The charity’s food bank arm is only the “crisis” stage of its support for struggling households, however. “Primarily what we are trying to do is lift people out of poverty,” said Hellewell, “and not put a sticking plaster on it.”

Humans MCR points people towards advice on all manner of financial struggles, from the expense of buying school uniforms to battling rental arrears. It has also set up an online grocery store, selling unsold supermarket groceries — often coming up to their best-before date, but still fresh — at a “massive reduction”.

A weekly shop for a family of four, including meat and other protein, costs £12.50, with free fruit and veg. There are currently 280 families on the waiting list.

In the new year, Hellewell is launching a family cookery course, using items available in the food parcels, teaching “people to use them in inventive ways without the need for a fully stocked larder full of herbs”.

Demand is eye-watering. Humans MCR set up just a few months before the pandemic hit and Covid “slapped us in the face”, said Hellewell. The charity delivered 150,000 food parcels during the first lockdown.

Kimberley Stout packing potatoes for Humans MCR Christmas deliveries
Kimberley Stout packing potatoes for Humans MCR Christmas deliveries © Jon Super/FT

2022 has brought soaring inflation and a cost of living crisis. Inflation stood at 10.7 per cent in November, and the Office for Budget Responsibility, the fiscal watchdog, predicted that UK households will see a 7.1 per cent fall in living standards in the next two years.

“We’re currently looking at a demand shift that’s almost taken us back to Covid, where we were delivering to people working full-time, not used to using charitable services,” Hellewell said.

“About 20 per cent of people we see now are working full-time, some in multiple jobs and still struggling to be able to feed their families and put the heating on.”

That “gets my goat”, he added. “You can have two jobs and still there’s too much month left at the end of your money.” 

Delivery drivers report “kids behind the parents all wrapped up in their winter coats — you can see their breath as they play in the kitchen”, as families struggle with heating bills.

“I wish I could give people some support to put their heating on, but my hope is the food support we can provide frees up some money for them to do that,” he said.

Other people are simply unable to work.
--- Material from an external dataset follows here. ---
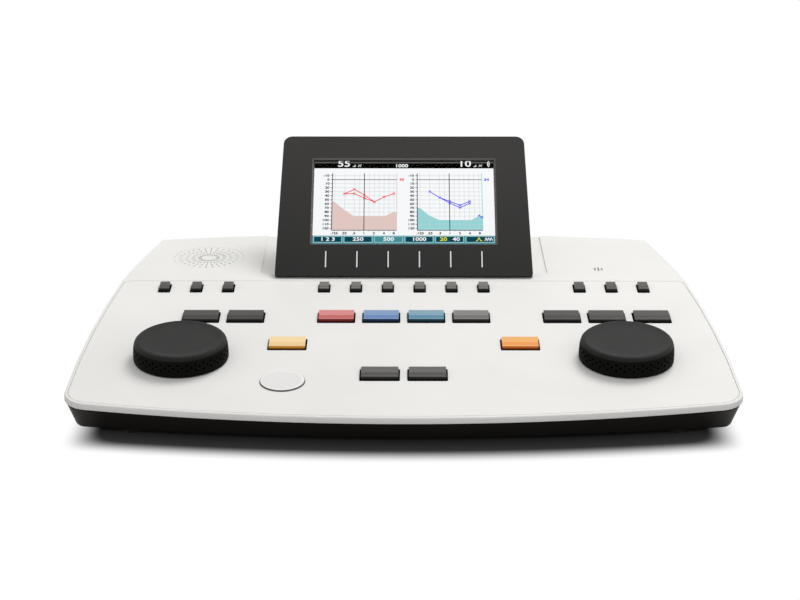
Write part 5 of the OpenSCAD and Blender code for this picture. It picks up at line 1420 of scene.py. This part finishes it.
@dataclass
class Studio:
    """Floor, light and the camera of the photograph."""

    focal_px: float = 1900.0
    frame_px: float = 800.0
    camera_at: Tuple[float, float, float] = (0.6 * MM, -1078.6 * MM, 366.6 * MM)
    pitch: float = 17.0
    yaw: float = 0.15
    horizon: float = 0.58
    frontal: float = 0.25
    lamp_w: float = 32.5
    lamp_side: float = 1.15
    lamp_at: Tuple[float, float, float] = (0.75, 1.1, 2.1)
    floor_side: float = 30.0
    # Painted shadow: the floor's dark tones near the object, the outline discs and their fade.
    shadow_floor_tones: Tuple[Colour, Colour] = (paint(74, 74, 74), paint(78, 78, 78))
    floor_bounce: Colour = paint(172, 172, 172)
    outline: Sequence[Tuple[float, float, float]] = (
        (0.0, 783.8 * MM, 930 * MM), (-817.5 * MM, -115 * MM, 978 * MM), (817.5 * MM, -115 * MM, 978 * MM),
        (0.0, -828.8 * MM, 975 * MM))
    shadow_fade: Tuple[float, float] = (2.5 * MM, 22 * MM)
    corner: float = 20 * MM

    def build(self) -> None:
        """Sets up the camera, the floor, the world and the lamp."""
        scene = bpy.context.scene
        scene.view_settings.view_transform = "Standard"
        self._camera(scene)
        self._floor()
        self._world(scene)
        self._lamp(scene)

    def _camera(self, scene: bpy.types.Scene) -> None:
        """Stands the camera where the photograph was taken from."""
        data = bpy.data.cameras.new("camera")
        data.sensor_width = 36.0
        data.lens = self.focal_px * data.sensor_width / self.frame_px
        camera = bpy.data.objects.new("camera", data)
        camera.location = self.camera_at
        camera.rotation_euler = (math.radians(90.0 - self.pitch), 0.0, math.radians(self.yaw))
        scene.collection.objects.link(camera)
        scene.camera = camera

    def _seen(self, sheet: NodeSheet) -> Wire:
        """1 for rays that show the background: from the camera, a gloss or a clear pane."""
        rays = [sheet.add("ShaderNodeLightPath", {}, {}, kind)
                for kind in ("Is Camera Ray", "Is Glossy Ray", "Is Transmission Ray")]
        return (rays[0] + rays[1] + rays[2]).rise(0.0, 1.0)

    def _floor(self) -> None:
        """Lays a floor that takes the object's shadow, with a painted shadow near the object: the camera sees
        it dark grey there, turning white further away.
        """
        sheet = NodeSheet.named("pale_floor")
        grain = sheet.noise(4 * MM, 2.0)
        seen = self._seen(sheet)
        # Painted shadow: the camera sees the floor dark grey near the object, while light bounces off it
        # pale.
        shadow_tone = sheet.blend(grain, *self.shadow_floor_tones)
        colour = sheet.blend(seen, self.floor_bounce, shadow_tone)
        matt = sheet.add("ShaderNodeBsdfDiffuse", {}, {"Color": colour}, "BSDF")
        away: Number = -1.0
        for x, y, radius in self.outline:
            reach = sheet.add("ShaderNodeVectorMath", {"operation": "DISTANCE"},
                              {0: sheet.place(), 1: (x, y, 0.0)}, "Value") - radius
            away = sheet.add("ShaderNodeMath", {"operation": "SMOOTH_MAX"},
                             {0: away, 1: reach, 2: self.corner})
        # The painted shadow fades to white with distance from the object's outline.
        share = seen * away.rise(*self.shadow_fade, "SMOOTHSTEP")
        white = sheet.add("ShaderNodeEmission", {}, {"Color": WHITE_LIGHT, "Strength": 1.0}, "Emission")
        both = sheet.add("ShaderNodeMixShader", {}, {0: share, 1: matt, 2: white})
        sheet.add("ShaderNodeOutputMaterial", {}, {"Surface": both}, None)
        blank = Blank()
        bmesh.ops.create_grid(blank.bm, x_segments=1, y_segments=1, size=self.floor_side / 2)
        mesh = bpy.data.meshes.new("floor")
        blank.bm.to_mesh(mesh)
        blank.bm.free()
        mesh.materials.append(sheet.owner)
        floor = bpy.data.objects.new("floor", mesh)
        bpy.context.scene.collection.objects.link(floor)

    def _world(self, scene: bpy.types.Scene) -> None:
        """Makes the surroundings white to look at; their light comes from all sides, most from the front."""
        world = bpy.data.worlds.new("surroundings")
        sheet = NodeSheet(world)
        direction = sheet.add("ShaderNodeTexCoord", output="Generated")
        ambient = self.horizon - sheet.part(direction, "Y") * self.frontal
        strength = ambient + self._seen(sheet) * (1.0 - ambient)
        light = sheet.add("ShaderNodeBackground", {}, {"Color": WHITE_LIGHT, "Strength": strength},
                          "Background")
        sheet.add("ShaderNodeOutputWorld", {}, {"Surface": light}, None)
        scene.world = world

    def _lamp(self, scene: bpy.types.Scene) -> None:
        """Hangs one soft lamp behind and above the object."""
        data = bpy.data.lights.new("soft_lamp", "AREA")
        data.shape, data.size, data.energy = "SQUARE", self.lamp_side, self.lamp_w
        lamp = bpy.data.objects.new("soft_lamp", data)
        lamp.location = self.lamp_at
        lamp.rotation_euler = (Vector(self.lamp_at)).to_track_quat("Z", "Y").to_euler()
        scene.collection.objects.link(lamp)


def main() -> None:
    """Builds the dressed model and its studio."""
    logging.basicConfig(level=logging.INFO, format="%(name)s: %(message)s")
    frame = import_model()
    shop = Workshop(frame)
    for assembly in (CaseShells(shop), ControlPanel(shop), KeySet(shop), ToneSwitch(shop),
                     Knob(shop, "left", -KNOB_X), Knob(shop, "right", KNOB_X), SoundParts(shop),
                     Display(shop), ScreenPicture(shop), RearConnectors(shop), Internals(shop), Studio()):
        LOG.info("building %s", type(assembly).__name__)
        assembly.build()


if __name__ == "__main__":
    main()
In Stockport, just south of Manchester, the charity has been particularly worried about a couple in their 60s, one of whom has a long-term disability.

“You can feel the cold when the door opens,” said Hellewell. “They’ve both worked all their lives up to the point where they couldn’t any longer — and they just now feel the system is stacked against them.
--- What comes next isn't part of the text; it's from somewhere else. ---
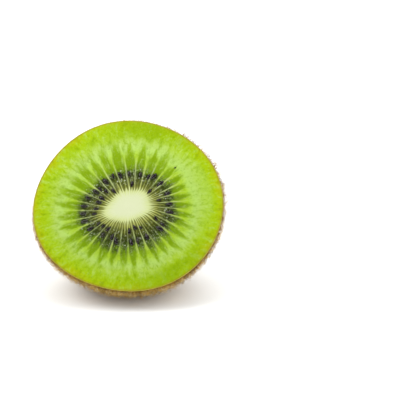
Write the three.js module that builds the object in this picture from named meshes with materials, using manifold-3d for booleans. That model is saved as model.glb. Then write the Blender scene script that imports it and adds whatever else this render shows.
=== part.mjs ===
// A kiwi fruit half, cut across and resting on its round skin with the cut face leaning back.
// Units are millimetres and +Z is up. The cut face looks to -Y and upwards, and the origin is on
// the floor under the middle of the fruit's box.
//
// The fruit is modelled in its own frame and then leaned back: there the cut lies in the plane
// Z = 0, +Z points out of the cut, +Y runs up the face and the stalk end is down the -Z axis.
// Four solids sit in each other like the tissues of the fruit: the outer flesh with its thin skin,
// the seed ring with one pointed lobe for each seed chamber, the pale core, and the dry stalk scar.

import * as THREE from "three";
import { mergeVertices } from "three/addons/utils/BufferGeometryUtils.js";
import Module from "manifold-3d";

const { acos, cos, sin, abs, PI } = Math;
const { degToRad: degrees, lerp } = THREE.MathUtils;

// The whole half.
const CUT_WIDTH = 53.2; // the long axis of the oval cut
const CUT_HEIGHT = 50.1; // its short axis
const CUT_ROLL = degrees(3); // the long axis climbs to the right
const HALF_LENGTH = 33.5; // from the cut to the stalk end
const FULLNESS = 2.2; // length profile: 2 is an ellipsoid, more is a fuller barrel
const PAST_MIDDLE = 0.28; // how far past its widest part it is cut, as a share of the way to the end
const SLANT = 0.078; // its axis leans to the left of square to the cut, by this much for its length
const FACE_ELEVATION = degrees(34); // how far the cut face looks up
const REST_FLAT_DEPTH = 0.55; // how far the soft skin gives where the half rests
const SWELLINGS = [
  { sides: 1, amount: 0.022, towards: degrees(8) },
  { sides: 3, amount: 0.009, towards: degrees(83) },
  { sides: 4, amount: 0.008, towards: degrees(22) },
];

// The core: a small oval, a little off the middle.
const CORE_WIDTH = 14.4;
const CORE_HEIGHT = 9.4;
const CORE_ROLL = degrees(20);
const CORE_MIDDLE = new THREE.Vector2(0.5, -0.5);
const CORE_LENGTH = 0.78 * HALF_LENGTH;

// The seed ring. How far its lobes reach is a share of the way from the core to the skin.
const CHAMBERS = 32;
const FIRST_CHAMBER = degrees(16);
const CROWDING = degrees(7); // the chambers stand closer together on one side of the fruit
const CROWDED_SIDE = degrees(299);
const REACH_TIP = 0.58;
const REACH_WAIST = 0.47; // half-way between a tip and a valley
const REACH_VALLEY = 0.36;
const RING_LENGTH = 0.88 * HALF_LENGTH;

// The dry stalk scar at the far end: a woody button with a rounded edge and a dished middle.
const SCAR_RADIUS = 2.6;
const SCAR_SEAT = 1.2; // how deep it sits in the flesh
const SCAR_PROUD = 0.9; // how far it stands out
const SCAR_ROUNDING = 0.6;
const SCAR_DISH = 0.4; // how deep its middle is

// Joints between tissues, and how finely the round surfaces are faceted.
const GAP = 0.3;
const MERGE_WITHIN = 1e-4; // vertices closer than this are one
const CUTTER_OVERHANG = 2.0; // how far a cutter stands out of the face that it opens
const SKIN_SEGMENTS = 84;
const SKIN_RINGS = 17;
const RING_SEGMENTS = 4 * CHAMBERS;
const RING_RINGS = 7;
const CORE_SEGMENTS = 44;
const CORE_RINGS = 6;
const SCAR_SEGMENTS = 24;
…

“My heart broke for them.”

In the new year, Hellewell plans to sit down with the couple to help with their finances, in order to come up with a longer-term solution.

In the meantime, Humans MCR will have distributed festive parcels to more than 400 households by Christmas Eve. They include not only the elements of a Christmas dinner, but crackers, Terry’s Chocolate Oranges and gifts for the kids, with a blank gift tag for the parents to fill out “so it’s not come from charity”, said Hellewell.
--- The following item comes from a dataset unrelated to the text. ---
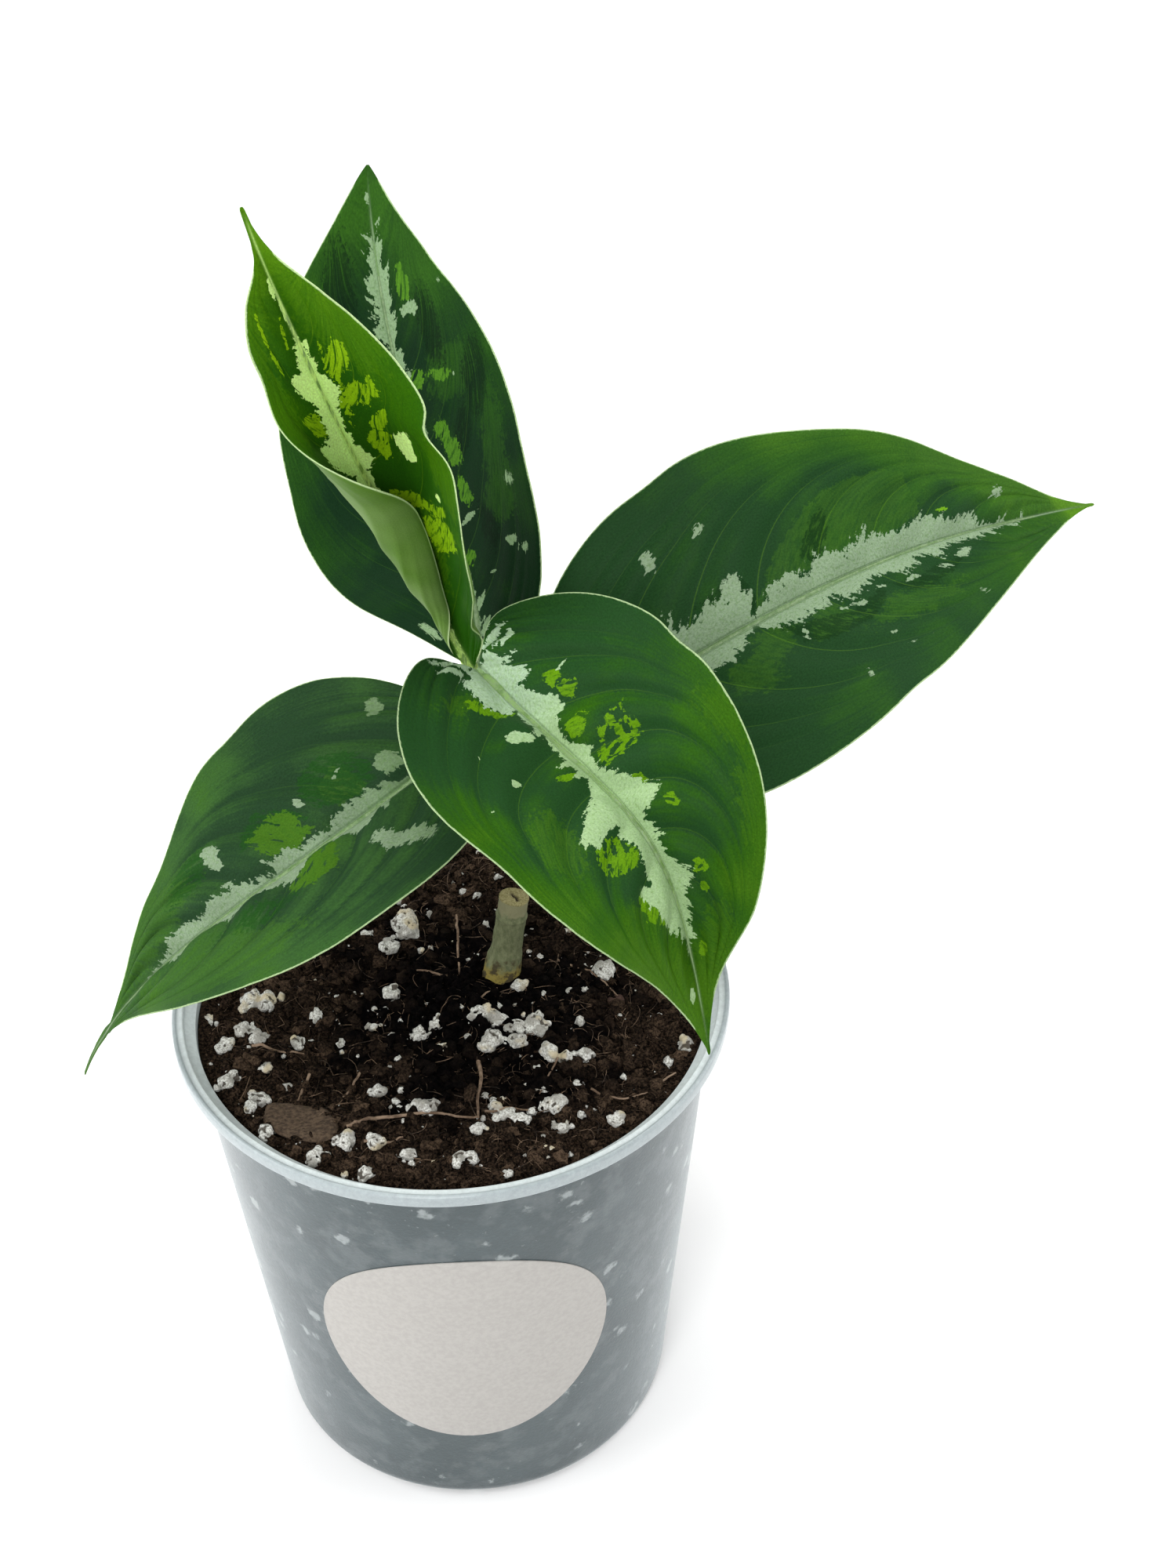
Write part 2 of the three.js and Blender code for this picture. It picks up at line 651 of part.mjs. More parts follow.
// The stalk, carried on along the blade's underside as its raised midrib.
function stalkAndRib(leaf) {
  const under = RIB_STATIONS.map((share) => {
    const { place, up } = ribFrame(leaf, share);
    return place.addScaledVector(up, -RIB_DEPTH * ribRadiusAt(share));
  });
  const curve = new THREE.CatmullRomCurve3([...leaf.stalk.map(vector), ...under], false, 'centripetal');
  const length = curve.getLength();
  const stalkLength = vector(leaf.stalk[0]).distanceTo(vector(leaf.rib[0]));
  const stalkShare = stalkLength / length;
  const radiusAt = (share) => {
    const onRib = Math.max(0, (share - stalkShare) / (1 - stalkShare));
    return ribRadiusAt(onRib * RIB_END);
  };
  return tube(curve, radiusAt, STALK_STEPS, STALK_SIDES);
}

function ribRadiusAt(share) {
  return between([PETIOLE_RADIUS, RIB_TIP_RADIUS], Math.sqrt(share / RIB_END));
}

// Collar of the leaf's sheath round the cane, between two heights.
function sheathRing(leaf) {
  const curve = new THREE.CatmullRomCurve3(CANE_PATH.map(vector));
  const samples = curve.getPoints(200);
  const within = samples.filter((point) => point.z > leaf.sheath[0] && point.z < leaf.sheath[1]);
  const path = new THREE.CatmullRomCurve3([within[0], within[Math.floor(within.length / 2)], within.at(-1)]);
  return tube(path, (share) => CANE_TOP_RADIUS + SHEATH_WALL * (0.8 + 0.5 * share), 3, CANE_SIDES);
}

function leafSolid(leaf, caneSocket) {
  const pieces = [blade(leaf), stalkAndRib(leaf)];
  if (leaf.sheath) pieces.push(sheathRing(leaf));
  const whole = joined(pieces);
  return mainBody(whole.subtract(caneSocket));
}

// Assembly

const cane = pathTube(CANE_PATH, caneRadiusAt, CANE_STEPS, 0);
const stub = pathTube(STUB_PATH, stubRadiusAt, STUB_STEPS, 0);
const caneSocket = socketFor(CANE_PATH, caneRadiusAt, CANE_STEPS);
const stubSocket = socketFor(STUB_PATH, stubRadiusAt, STUB_STEPS);

const plant = new THREE.Group();
plant.add(named('pot', pot(), 'pot'));
plant.add(named('label', label(), 'label'));
plant.add(named('soil', soil(caneSocket, stubSocket), 'soil'));
plant.add(named('cane', cane, 'cane'));
plant.add(named('cut_stub', stub, 'stub'));
for (const leaf of LEAVES) {
  plant.add(named(leaf.name, leafSolid(leaf, caneSocket), leaf.roll ? 'young' : 'leaf'));
}

export default plant;
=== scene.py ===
# A small potted foliage plant: five patterned leaves on a short cane, rooted in a filled pot.
# Sizes are millimetres and degrees, and MM turns them into metres. +Z is up and -Y is the front.

import math
from itertools import product
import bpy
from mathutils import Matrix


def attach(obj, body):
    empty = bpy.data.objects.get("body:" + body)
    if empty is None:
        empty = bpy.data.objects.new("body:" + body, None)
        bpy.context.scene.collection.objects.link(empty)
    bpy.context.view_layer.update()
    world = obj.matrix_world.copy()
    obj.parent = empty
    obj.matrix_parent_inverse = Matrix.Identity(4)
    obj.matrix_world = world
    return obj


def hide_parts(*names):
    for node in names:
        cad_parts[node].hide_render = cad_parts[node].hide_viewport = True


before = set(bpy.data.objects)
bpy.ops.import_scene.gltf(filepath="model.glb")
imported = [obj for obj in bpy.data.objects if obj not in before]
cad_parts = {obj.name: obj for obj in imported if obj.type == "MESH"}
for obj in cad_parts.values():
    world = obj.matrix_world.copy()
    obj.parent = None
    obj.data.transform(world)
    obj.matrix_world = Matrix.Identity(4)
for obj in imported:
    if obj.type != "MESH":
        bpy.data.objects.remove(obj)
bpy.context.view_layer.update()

from types import SimpleNamespace

import bmesh
import bpy
import numpy as np
from mathutils import Matrix, Vector

MM = 0.001

# Camera, at the photograph's place
CAMERA_PLACE = (0.0, -375.409, 461.607)
CAMERA_RIGHT = (0.9950657, -0.0971283, -0.0202571)
CAMERA_UP = (0.0754898, 0.6086534, 0.7898369)
CAMERA_FORWARD = (0.0643860, 0.7874688, -0.6129823)
CAMERA_LENS = 54.0
CAMERA_SENSOR = 36.0

# Square soft lights, each as name, place in metres, side in metres and power
LIGHTS = [
    ("left_soft", (-1.3, -0.1, 0.75), 1.2, 17),
    ("right_soft", (1.4, 0.1, 0.8), 1.2, 13),
    ("top_soft", (0.1, 0.3, 1.5), 1.2, 16),
    ("front_soft", (-0.35, -1.5, 1.35), 0.9, 27),
]
LIGHT_AIM = (0, 0, 0.12)
SKY_STRENGTH = 0.36
FLOOR_REACH = 4.0

# Pot
POT_HEIGHT = 116.4
RIM_RADIUS = 60.0
RIM_WIDTH = 2.5
RIM_SKIRT_HEIGHT = 3.0
WALL_TOP_RADIUS = 56.5
WALL_BASE_RADIUS = 45.4
WALL_THICKNESS = 1.0
BASE_THICKNESS = 1.4
BASE_EDGE_RADIUS = 3.5
DRAIN_HOLE_COUNT = 8
DRAIN_HOLE_RADIUS = 4.0
DRAIN_RING_RADIUS = 32.0
RIM_EDGE_RADIUS = 0.7
RIM_SKIRT_EDGE_RADIUS = 0.5
RIM_INNER_EDGE_RADIUS = 0.45
RIM_DIP = 0.3
POT_SIDES = 192

# Round paper label
LABEL_RADIUS = 32.5
LABEL_HEIGHT = 58.0
LABEL_AZIMUTH = -3.0
LABEL_THICKNESS = 0.25
LABEL_GAP = 0.04
LABEL_RINGS = 16
LABEL_SIDES = 96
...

For Parsons-Solomon, her first month as hub manager has highlighted not only the need in this deprived part of Manchester, but also the kindness.

“It takes one or two things to go wrong and suddenly you’re there,” she said of food poverty, adding that many of the charity’s most enthusiastic donors remember how that felt.

“They’ll say ‘I know exactly what it’s like — I used to get charity from a food bank’. And I find that really moving.”